Supplied material:
┄┄┄┄┄┄┄┄┄┄

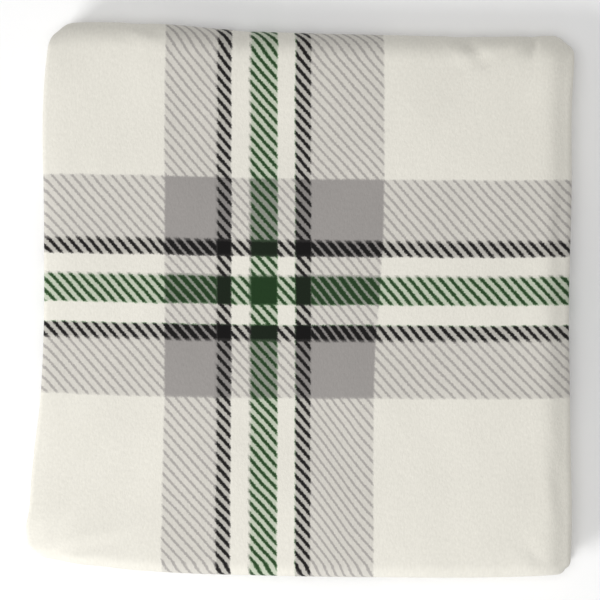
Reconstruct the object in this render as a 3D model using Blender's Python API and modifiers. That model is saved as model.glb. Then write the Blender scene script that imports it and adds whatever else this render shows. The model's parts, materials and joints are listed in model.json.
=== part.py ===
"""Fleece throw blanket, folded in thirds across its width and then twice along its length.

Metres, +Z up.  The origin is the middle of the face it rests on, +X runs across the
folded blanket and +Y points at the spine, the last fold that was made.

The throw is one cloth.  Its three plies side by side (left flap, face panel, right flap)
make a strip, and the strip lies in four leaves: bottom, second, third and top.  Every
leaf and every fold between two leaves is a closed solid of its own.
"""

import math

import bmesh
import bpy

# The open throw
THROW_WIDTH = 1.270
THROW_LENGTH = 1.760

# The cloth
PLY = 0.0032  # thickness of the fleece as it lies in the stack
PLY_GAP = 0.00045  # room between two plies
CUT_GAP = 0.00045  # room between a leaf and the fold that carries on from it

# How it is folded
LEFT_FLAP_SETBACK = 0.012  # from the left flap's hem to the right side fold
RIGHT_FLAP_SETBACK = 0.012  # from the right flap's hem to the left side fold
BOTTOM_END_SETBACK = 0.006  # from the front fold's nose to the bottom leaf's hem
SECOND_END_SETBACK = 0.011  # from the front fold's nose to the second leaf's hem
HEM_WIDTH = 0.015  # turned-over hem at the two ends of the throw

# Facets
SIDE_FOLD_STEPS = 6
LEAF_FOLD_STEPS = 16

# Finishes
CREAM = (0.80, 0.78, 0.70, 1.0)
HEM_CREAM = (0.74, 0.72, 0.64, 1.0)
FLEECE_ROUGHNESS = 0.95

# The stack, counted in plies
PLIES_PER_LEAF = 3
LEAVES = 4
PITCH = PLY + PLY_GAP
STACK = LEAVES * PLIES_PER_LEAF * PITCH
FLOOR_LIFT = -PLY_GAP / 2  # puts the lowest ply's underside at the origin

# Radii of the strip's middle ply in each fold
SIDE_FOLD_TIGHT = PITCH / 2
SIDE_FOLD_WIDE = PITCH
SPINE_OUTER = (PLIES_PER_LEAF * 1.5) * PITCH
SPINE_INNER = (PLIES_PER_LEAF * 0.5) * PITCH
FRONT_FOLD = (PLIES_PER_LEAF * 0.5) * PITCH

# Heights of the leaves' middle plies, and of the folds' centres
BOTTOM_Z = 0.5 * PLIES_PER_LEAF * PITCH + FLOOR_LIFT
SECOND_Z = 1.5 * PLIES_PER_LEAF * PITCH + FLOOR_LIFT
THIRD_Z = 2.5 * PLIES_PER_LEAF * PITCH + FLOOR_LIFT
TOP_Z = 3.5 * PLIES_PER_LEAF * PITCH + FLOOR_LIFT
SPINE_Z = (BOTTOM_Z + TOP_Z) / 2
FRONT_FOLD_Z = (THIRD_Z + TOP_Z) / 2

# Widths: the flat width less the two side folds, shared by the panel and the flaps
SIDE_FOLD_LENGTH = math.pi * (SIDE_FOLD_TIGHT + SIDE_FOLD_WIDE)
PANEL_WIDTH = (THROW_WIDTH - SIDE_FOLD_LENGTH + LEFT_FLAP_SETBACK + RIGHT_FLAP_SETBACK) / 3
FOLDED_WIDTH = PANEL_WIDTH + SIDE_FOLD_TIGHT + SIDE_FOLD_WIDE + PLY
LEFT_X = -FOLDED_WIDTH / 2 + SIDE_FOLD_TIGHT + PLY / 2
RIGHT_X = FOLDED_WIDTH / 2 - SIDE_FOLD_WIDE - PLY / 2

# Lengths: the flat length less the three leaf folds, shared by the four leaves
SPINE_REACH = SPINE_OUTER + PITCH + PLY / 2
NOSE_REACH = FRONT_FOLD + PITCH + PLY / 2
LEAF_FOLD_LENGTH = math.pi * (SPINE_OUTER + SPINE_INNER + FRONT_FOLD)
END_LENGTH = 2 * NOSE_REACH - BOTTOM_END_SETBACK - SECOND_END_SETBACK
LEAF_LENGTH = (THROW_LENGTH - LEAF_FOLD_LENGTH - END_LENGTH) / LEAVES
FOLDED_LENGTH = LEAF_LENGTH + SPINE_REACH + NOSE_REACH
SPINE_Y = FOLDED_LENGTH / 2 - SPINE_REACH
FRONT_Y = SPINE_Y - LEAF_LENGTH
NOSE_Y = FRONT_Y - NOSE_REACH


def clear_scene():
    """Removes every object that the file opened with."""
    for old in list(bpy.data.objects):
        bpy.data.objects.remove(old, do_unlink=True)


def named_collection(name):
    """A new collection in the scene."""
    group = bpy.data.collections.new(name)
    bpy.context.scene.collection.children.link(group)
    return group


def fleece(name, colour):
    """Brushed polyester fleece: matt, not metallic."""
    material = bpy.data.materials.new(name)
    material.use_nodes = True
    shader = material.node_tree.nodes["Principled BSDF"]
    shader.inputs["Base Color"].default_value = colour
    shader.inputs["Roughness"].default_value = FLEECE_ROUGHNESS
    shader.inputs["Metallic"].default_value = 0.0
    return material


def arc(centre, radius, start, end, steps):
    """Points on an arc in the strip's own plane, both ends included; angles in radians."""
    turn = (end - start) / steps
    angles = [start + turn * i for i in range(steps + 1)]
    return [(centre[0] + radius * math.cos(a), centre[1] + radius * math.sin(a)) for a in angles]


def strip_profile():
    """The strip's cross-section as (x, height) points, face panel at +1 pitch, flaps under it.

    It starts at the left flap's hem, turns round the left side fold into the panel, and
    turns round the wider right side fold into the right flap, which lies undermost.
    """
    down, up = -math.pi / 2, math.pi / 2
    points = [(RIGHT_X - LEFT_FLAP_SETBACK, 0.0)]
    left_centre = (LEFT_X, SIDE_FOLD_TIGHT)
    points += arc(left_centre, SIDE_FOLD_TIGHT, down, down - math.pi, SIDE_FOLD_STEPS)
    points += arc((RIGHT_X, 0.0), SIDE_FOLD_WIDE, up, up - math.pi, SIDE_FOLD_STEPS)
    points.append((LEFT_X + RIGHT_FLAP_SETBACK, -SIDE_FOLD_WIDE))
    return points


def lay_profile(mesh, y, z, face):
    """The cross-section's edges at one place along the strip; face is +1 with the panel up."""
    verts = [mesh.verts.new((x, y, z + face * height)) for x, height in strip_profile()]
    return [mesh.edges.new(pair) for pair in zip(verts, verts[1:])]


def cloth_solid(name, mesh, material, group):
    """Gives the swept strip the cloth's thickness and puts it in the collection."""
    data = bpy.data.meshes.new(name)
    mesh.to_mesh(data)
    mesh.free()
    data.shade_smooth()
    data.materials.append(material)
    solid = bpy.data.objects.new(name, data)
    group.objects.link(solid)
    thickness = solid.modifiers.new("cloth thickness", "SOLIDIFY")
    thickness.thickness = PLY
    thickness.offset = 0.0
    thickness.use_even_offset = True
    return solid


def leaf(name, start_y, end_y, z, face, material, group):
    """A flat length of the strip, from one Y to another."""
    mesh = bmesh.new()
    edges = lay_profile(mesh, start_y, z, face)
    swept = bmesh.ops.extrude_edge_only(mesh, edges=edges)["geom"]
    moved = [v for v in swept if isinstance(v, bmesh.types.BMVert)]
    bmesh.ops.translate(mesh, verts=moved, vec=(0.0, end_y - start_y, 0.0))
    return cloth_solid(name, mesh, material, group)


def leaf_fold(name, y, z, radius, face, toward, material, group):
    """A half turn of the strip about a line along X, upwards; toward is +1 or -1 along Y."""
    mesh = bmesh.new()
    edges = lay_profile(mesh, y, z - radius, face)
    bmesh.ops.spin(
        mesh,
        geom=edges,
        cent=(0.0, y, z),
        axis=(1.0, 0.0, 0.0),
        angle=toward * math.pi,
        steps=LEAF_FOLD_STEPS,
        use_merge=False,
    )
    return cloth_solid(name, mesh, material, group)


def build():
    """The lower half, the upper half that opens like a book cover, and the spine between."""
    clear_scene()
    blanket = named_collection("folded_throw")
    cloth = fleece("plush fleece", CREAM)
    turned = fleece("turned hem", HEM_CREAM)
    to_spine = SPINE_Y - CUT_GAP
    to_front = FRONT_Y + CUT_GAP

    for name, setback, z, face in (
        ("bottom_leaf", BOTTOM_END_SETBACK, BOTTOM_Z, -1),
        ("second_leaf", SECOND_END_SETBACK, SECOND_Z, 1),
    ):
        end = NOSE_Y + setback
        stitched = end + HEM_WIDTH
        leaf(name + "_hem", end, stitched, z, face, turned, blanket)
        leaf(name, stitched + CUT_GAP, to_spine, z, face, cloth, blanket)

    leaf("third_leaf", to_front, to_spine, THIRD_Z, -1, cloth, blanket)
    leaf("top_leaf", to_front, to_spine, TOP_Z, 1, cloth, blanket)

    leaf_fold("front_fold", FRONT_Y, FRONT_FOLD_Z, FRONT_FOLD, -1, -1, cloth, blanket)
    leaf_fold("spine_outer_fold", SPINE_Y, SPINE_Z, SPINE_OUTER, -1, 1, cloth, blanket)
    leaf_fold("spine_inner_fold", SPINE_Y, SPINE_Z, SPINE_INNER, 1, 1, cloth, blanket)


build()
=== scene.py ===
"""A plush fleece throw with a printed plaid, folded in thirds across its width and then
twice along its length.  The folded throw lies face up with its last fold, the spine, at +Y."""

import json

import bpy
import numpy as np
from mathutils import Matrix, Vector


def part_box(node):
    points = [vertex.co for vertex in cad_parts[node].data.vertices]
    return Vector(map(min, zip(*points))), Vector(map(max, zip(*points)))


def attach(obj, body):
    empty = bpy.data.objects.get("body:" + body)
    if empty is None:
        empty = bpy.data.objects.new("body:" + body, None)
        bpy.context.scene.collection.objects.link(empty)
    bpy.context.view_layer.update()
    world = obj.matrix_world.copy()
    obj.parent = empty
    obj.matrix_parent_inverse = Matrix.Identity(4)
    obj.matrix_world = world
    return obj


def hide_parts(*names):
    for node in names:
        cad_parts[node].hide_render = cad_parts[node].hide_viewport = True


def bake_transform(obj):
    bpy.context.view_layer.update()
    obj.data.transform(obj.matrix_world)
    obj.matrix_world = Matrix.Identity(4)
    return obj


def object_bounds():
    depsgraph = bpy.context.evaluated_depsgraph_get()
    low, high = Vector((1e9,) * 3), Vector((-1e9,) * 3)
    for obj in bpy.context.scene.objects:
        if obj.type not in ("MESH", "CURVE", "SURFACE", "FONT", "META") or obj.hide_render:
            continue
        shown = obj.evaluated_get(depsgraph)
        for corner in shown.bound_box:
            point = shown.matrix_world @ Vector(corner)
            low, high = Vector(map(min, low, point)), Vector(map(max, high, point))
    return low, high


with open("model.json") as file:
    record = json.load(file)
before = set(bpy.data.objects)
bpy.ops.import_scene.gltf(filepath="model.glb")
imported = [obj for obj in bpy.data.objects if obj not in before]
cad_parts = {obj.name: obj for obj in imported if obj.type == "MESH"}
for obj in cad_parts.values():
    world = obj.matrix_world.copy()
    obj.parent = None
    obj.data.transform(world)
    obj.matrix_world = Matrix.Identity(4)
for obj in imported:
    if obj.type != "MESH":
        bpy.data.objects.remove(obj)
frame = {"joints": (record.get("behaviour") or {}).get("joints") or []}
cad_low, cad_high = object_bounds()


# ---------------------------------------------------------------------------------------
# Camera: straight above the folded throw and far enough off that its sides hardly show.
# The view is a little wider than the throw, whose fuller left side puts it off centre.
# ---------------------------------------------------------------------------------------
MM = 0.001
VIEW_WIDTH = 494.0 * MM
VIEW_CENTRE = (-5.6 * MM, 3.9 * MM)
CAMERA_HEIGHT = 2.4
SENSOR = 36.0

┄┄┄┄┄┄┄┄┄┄

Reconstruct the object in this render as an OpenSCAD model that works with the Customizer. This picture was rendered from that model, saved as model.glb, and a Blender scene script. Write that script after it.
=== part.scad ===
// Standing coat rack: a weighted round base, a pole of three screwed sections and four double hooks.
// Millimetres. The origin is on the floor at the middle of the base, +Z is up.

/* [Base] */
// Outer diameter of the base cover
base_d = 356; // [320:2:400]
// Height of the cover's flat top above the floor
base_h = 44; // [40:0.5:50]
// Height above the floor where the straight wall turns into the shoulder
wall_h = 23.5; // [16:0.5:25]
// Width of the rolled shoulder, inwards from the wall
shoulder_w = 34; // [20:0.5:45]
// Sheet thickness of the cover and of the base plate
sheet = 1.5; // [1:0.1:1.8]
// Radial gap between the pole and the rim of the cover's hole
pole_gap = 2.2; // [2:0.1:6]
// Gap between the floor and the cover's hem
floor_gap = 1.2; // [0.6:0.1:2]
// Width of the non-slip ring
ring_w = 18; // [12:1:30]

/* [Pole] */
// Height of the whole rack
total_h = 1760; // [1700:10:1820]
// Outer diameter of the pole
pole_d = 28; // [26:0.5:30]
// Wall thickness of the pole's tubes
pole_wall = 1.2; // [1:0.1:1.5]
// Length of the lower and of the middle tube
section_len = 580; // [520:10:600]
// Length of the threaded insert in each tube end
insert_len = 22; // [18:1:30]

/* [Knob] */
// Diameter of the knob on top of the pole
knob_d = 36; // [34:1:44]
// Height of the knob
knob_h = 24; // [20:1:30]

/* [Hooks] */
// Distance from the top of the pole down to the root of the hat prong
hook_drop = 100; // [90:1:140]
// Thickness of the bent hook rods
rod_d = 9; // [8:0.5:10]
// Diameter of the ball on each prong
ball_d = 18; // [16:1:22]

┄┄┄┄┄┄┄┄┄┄

Task requirements:
Output exactly those lines that lie from the line with "THIRD_Z, -1, cloth, blanket)" through the line with "zip(*points))), Vector(map(max, zip(*points)))", with both of those lines included.

Exercise result:
    leaf("third_leaf", to_front, to_spine, THIRD_Z, -1, cloth, blanket)
    leaf("top_leaf", to_front, to_spine, TOP_Z, 1, cloth, blanket)

    leaf_fold("front_fold", FRONT_Y, FRONT_FOLD_Z, FRONT_FOLD, -1, -1, cloth, blanket)
    leaf_fold("spine_outer_fold", SPINE_Y, SPINE_Z, SPINE_OUTER, -1, 1, cloth, blanket)
    leaf_fold("spine_inner_fold", SPINE_Y, SPINE_Z, SPINE_INNER, 1, 1, cloth, blanket)


build()
=== scene.py ===
"""A plush fleece throw with a printed plaid, folded in thirds across its width and then
twice along its length.  The folded throw lies face up with its last fold, the spine, at +Y."""

import json

import bpy
import numpy as np
from mathutils import Matrix, Vector


def part_box(node):
    points = [vertex.co for vertex in cad_parts[node].data.vertices]
    return Vector(map(min, zip(*points))), Vector(map(max, zip(*points)))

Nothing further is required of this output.